Sports are a game. But in competitive sports, athletes are obliged to compete for the top place. Defeating all competitors is a glory for both the athletes and their country. In this sense, a gold medal plays a critical role in boosting morale and inspiring the national ethos. This should be differentiated from the gold-only thinking that conflicts with the Olympic spirit.

At present, China's state-run sports system means that the state funds most sports programs and the funding has to pay off. Gold medals are one of the most significant indicators of the effect of the state's investments. The sports watchdog has to consider replacing those whose performance doesn't match what they have been given. It is necessary to pay more attention to sports itself than gold medals, but a top place in the games and a gold medal always matter.

Sporting attitudes need to change

From 776 BC to today, the Olympic Games has a history of 2,792 years. The Olympic spirit of mutual understanding, friendship, unity and fair race has nurtured generations of people. Since 1896, the modern Summer Olympic Games have been held 31 times, playing a significant role in the global pattern as the times change. Since 1984, Chinese mainland athletes have participated in the summer Olympics nine times.

As the Rio Olympics continues, China came at third on the gold medal tally by Tuesday. For China, one of the most outstanding changes at this year's games is that the Chinese audience is enjoying the games and sees the gold medals more rationally than before.
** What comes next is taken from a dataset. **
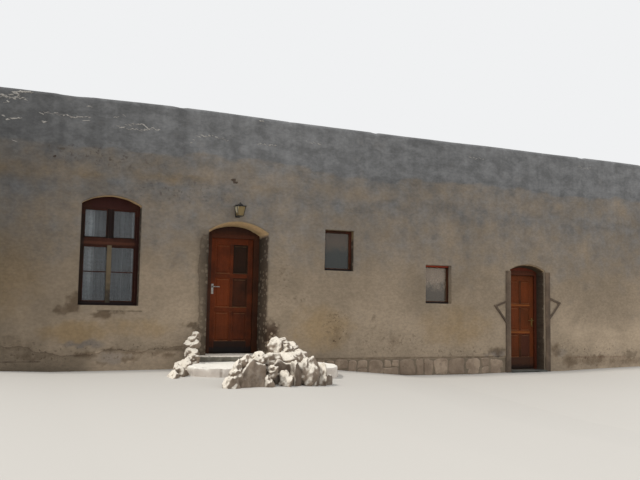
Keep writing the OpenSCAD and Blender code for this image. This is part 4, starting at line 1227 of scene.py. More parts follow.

Chinese used to attach particularly high importance to gold medals, which caused some controversy in the previous games. During the London Olympic Games, a debate on China's State-run sports system and Chinese people's gold complex swept across public opinion. Chinese craved not only getting the biggest number of medals, but getting the first gold medal on the first day after the Olympics kicked off.

But these cravings were frustrated at Rio when the Chinese teams unexpectedly suffered setbacks. Yet the Chinese audience takes it calmly and showed much restraint. They have grown mature in viewing gold medals.

As a country that has a time-honored civilization but lags behind in modern times, Chinese people have a natural affection for the gold medal as it indicates that Chinese people can exceed just as others do.

In fact, if a country lags behind others in economy, culture and sports, and wants to get more gold medals, it must adopt a state-run sports system. This was a justified and reasonable practice in the past. However, China has already become a world power and does not need to prove its strength by winning gold medals. Therefore, the public is paying more attention to the individual's rights and the sports themselves, while athletes compete to enjoy sports, not simply for gold medals.

Relieving athletes and coaches of unfair expectations can help China shift from a state known for its ability to win gold medals to a real sporting power.

State-run sports give ordinary folk chance

Every time the Olympic Games kicks off, there are always questions among Chinese why, when China spends massive money on nurturing athletes to win gold medals, sport is still not that popular in the country. They call the investment a waste of money.

These questioners usually cite the US practice, praising that US athletes all have private sponsors rather than state funding and they play sports out of love. The US government doesn't care much about the gold medals. Is that really the case?

On the contrary, Americans deem gold medalists at the Olympics national heroes and the authorities allocate funds to various sports associations in part according to the gold medals they win. More medals definitely mean more funding. To encourage the public to donate to sports, the US governments at different levels offer favorable tax policies to sponsors by every means. The public schools, where a large number of US professional athletes come from, receive abundant funds from the governments, and some of the funds are used as scholarships for student athletes.

Olympic Games are a competition of the countries' comprehensive strength. In fact, China's investments in sports are not appallingly high. Countries like the UK, Russia and Japan have allocated far more funding per capita.

Germany is renowned for its heavy investments in sports. In the Rio Olympics, nearly 200 out of 424 German athletes are trained by the military and the police. The German authorities are frank that medals are a measure of success.

In fact, China's investments in sports have been relatively cost-effective. China's state-run system provides an equal opportunity for children from ordinary families to climb on the ladder of sports. In fact, every sports power attaches great importance to the results of the games. With the development of China, the athletes' training methods will be diversified, and China will have its own characteristics in competitive sports.